You are given a fourth set which is a collection of face and non-face images. Use the adaboost classifier to classify these images.

The classifier you have learned will be for the same size of images that were used in the training data (64 x 64). Scale the classifier by scaling the Eigenfaces to other sizes (32 x 32, 48 x 48, 96 x 96, 128x 128).

Problem 3 (Bonus)

Scan the group photographs from the class to detect faces using your adaboost classifier.

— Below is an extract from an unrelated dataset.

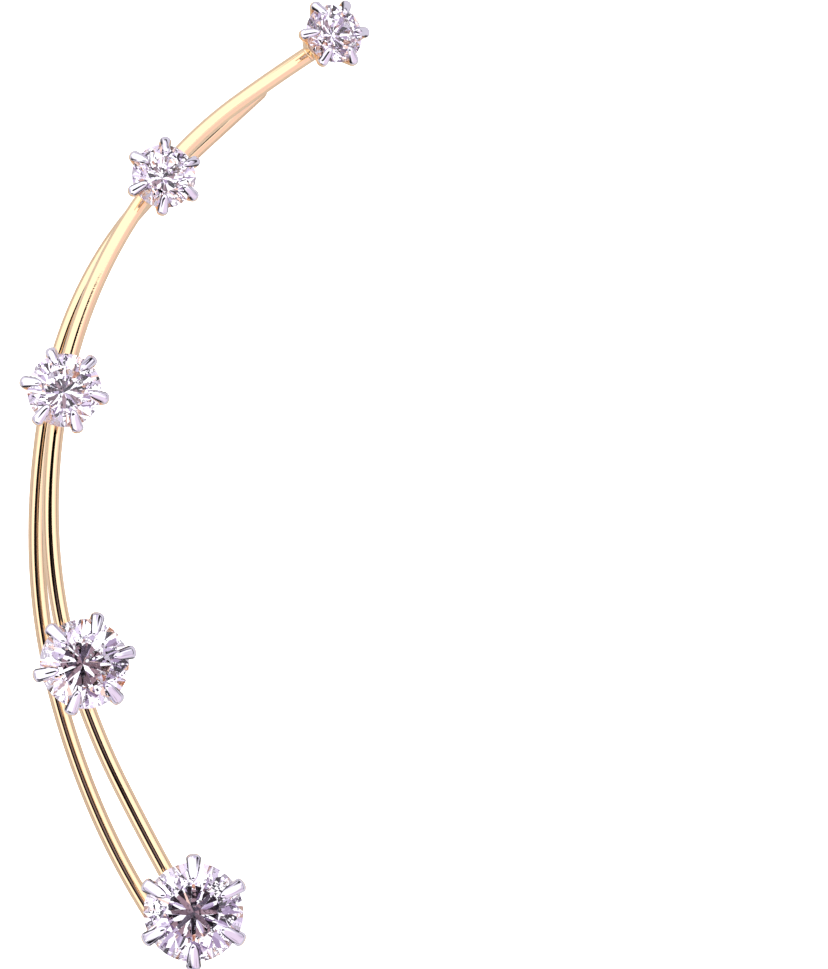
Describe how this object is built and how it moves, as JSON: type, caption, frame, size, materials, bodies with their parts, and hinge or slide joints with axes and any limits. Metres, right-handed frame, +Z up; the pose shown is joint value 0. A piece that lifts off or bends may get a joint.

You can adjust the tradeoff between missing faces and false alarms by comparing the margin (H(x)) of the Adaboost classifier to a threshold other than 0.

Downloads

Training data for problem 1 : Download the training database of faces from here. Each image in this corpus should be 64X64 and in grayscale. The corpus was obta ined from the LFWcrop Database.
Test data for problem 1 and the bonus problem 3: Here is a set of pictures that you may recognize. You must detect the faces in these pictures.
Train and test data for problem 2: Here is a collection of face and non-face data for problem 2. Use the data in the "train" subdirectory to train your classifier and classify the data in the "test" subdirectory. Also use the trained classifiers for problem 3.
Submission Details

The HW is due on Oct 20, 2011. What to submit:
1. a brief write-up of what you did
2. the segments that your detector found to be faces. You may either copy those segments into individual files into a folder, or mark them on the group photograph. Make sure we can understand which part(s) of the image was detected as a face.
3. You do not need to submit code. However, we might ask you for the code at a later point, so try to document the code well.
How to submit:
Put the above in a zipfile and name it "MLSP-HW2-FirstnameLastname.zip".
Send the zip file by email to me, cc-ing Anoop and Manuel with "MLSP HW 2 Problem 1 Submission" as the subject line.
You may include any other information if necessary in a "Readme.txt" in the zip file that you submit. Do not put important information in the body of the email.